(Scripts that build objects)
-- BEGIN --

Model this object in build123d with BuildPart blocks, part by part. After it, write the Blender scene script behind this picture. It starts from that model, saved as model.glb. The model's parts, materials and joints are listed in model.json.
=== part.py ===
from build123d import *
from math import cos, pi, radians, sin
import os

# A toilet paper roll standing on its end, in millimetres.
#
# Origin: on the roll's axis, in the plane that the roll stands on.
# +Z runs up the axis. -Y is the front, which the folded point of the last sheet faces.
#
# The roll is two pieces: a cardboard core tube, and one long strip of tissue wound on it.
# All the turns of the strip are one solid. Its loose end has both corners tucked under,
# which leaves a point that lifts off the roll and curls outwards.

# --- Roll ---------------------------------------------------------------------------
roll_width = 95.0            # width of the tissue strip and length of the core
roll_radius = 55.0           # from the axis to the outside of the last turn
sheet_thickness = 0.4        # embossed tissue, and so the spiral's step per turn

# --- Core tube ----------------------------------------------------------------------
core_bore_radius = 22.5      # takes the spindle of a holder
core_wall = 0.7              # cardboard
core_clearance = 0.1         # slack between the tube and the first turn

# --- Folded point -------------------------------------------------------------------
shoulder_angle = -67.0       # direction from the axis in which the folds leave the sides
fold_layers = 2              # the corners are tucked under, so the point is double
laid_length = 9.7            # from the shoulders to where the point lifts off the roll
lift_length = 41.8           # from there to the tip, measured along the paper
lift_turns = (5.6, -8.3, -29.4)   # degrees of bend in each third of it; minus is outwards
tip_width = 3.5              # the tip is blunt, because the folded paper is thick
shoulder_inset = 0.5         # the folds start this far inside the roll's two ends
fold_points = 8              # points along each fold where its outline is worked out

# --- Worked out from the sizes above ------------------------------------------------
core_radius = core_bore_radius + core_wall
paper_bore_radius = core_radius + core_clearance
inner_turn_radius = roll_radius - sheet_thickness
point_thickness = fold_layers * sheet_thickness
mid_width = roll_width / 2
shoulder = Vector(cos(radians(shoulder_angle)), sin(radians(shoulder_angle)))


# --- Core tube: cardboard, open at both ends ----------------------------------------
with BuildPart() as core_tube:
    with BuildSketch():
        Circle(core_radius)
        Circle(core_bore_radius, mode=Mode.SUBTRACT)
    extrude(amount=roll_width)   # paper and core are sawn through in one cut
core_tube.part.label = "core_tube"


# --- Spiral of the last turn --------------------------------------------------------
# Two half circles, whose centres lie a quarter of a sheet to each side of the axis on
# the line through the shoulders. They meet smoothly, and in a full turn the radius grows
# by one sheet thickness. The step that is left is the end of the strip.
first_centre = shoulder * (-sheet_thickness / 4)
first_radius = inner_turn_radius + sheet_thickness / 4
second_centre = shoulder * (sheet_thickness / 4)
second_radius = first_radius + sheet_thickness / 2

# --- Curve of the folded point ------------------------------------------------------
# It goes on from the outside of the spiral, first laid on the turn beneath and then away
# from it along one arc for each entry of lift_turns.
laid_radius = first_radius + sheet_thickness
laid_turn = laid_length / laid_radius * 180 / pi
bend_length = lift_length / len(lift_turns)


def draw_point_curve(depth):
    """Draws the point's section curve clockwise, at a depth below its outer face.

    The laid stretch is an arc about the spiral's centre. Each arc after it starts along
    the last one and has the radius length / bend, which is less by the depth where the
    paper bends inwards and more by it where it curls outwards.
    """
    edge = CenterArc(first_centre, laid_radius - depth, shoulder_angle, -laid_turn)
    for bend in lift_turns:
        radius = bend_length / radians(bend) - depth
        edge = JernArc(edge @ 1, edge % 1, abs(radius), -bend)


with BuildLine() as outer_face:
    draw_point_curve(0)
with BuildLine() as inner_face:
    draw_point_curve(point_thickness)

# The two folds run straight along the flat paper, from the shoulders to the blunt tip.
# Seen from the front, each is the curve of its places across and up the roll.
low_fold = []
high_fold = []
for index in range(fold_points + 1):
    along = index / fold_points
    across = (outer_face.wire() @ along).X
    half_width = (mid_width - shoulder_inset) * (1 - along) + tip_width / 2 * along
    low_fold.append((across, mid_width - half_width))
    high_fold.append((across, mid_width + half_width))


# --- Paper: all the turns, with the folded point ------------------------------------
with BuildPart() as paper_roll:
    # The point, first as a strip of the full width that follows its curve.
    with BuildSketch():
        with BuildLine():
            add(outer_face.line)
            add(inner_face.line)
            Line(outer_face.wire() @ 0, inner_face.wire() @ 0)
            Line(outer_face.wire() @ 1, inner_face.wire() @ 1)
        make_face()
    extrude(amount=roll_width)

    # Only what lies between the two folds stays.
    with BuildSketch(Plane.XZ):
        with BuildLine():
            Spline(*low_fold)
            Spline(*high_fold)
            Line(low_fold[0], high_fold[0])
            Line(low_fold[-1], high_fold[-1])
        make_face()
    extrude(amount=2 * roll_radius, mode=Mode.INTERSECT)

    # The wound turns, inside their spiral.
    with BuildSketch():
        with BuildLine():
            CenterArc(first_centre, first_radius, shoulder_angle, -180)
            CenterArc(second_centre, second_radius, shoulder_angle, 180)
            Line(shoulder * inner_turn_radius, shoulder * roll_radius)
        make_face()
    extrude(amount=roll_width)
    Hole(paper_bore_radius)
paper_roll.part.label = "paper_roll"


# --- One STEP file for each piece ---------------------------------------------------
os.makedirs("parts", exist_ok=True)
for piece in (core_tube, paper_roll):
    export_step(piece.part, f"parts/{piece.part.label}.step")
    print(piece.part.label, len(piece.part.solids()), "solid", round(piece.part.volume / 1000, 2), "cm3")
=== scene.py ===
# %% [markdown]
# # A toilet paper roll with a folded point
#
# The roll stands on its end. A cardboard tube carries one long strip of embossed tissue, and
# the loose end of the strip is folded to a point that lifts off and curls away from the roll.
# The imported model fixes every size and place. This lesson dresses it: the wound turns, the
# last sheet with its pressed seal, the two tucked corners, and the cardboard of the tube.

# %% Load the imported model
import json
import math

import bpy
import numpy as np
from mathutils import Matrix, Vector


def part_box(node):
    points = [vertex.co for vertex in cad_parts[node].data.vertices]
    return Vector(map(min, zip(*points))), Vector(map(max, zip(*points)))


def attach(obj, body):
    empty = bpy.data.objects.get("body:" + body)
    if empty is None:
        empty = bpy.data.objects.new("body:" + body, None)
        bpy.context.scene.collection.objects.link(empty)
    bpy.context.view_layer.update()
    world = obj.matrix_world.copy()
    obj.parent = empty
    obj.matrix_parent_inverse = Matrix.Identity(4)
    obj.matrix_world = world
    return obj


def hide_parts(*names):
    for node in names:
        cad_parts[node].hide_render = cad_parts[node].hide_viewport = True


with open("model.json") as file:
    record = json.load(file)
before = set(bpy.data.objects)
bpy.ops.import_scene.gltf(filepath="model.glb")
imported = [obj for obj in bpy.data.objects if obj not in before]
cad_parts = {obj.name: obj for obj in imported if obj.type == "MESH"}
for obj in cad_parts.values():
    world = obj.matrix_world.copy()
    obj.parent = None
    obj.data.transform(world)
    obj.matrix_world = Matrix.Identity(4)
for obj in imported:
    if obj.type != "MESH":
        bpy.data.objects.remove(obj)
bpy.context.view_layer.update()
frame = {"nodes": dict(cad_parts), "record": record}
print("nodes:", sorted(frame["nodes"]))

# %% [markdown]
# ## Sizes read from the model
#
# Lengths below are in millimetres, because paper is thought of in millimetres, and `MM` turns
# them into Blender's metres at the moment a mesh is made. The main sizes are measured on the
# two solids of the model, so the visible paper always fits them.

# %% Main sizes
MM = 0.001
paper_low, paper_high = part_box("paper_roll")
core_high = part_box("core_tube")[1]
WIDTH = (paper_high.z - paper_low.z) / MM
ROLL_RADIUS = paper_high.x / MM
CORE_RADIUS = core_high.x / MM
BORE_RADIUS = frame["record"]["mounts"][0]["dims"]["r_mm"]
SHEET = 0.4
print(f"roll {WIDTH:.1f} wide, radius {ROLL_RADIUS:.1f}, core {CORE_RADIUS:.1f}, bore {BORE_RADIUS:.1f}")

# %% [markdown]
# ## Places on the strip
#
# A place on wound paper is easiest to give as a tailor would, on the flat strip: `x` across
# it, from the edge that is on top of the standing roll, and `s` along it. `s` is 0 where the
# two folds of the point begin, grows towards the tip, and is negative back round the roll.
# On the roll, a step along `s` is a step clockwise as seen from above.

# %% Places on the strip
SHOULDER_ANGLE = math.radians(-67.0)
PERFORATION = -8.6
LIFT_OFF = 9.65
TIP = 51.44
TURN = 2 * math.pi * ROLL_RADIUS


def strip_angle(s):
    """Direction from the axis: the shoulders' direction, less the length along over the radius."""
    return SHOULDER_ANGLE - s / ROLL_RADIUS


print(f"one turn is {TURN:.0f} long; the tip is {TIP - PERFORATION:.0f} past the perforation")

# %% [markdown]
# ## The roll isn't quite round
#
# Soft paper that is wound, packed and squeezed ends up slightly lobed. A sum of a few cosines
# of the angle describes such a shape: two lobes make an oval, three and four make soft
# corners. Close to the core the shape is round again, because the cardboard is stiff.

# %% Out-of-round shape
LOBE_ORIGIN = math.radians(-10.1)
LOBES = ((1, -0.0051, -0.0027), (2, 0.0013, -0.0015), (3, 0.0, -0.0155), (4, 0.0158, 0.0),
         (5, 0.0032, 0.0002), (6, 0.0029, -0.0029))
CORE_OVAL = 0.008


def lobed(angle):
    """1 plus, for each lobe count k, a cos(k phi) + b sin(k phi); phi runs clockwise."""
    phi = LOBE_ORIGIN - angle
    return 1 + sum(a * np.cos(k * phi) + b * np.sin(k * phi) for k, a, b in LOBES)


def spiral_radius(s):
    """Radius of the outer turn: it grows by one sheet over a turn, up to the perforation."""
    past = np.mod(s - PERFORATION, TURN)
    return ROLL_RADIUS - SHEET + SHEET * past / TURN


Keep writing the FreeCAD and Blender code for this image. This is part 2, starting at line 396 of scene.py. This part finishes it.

-- END --

The lines above from the one containing "bpy.context.scene.collection.objects.link(empty)" through the one containing "for node in" are to be set down exactly, and no others.

* Complete output
        bpy.context.scene.collection.objects.link(empty)
    bpy.context.view_layer.update()
    world = obj.matrix_world.copy()
    obj.parent = empty
    obj.matrix_parent_inverse = Matrix.Identity(4)
    obj.matrix_world = world
    return obj


def hide_parts(*names):
    for node in names:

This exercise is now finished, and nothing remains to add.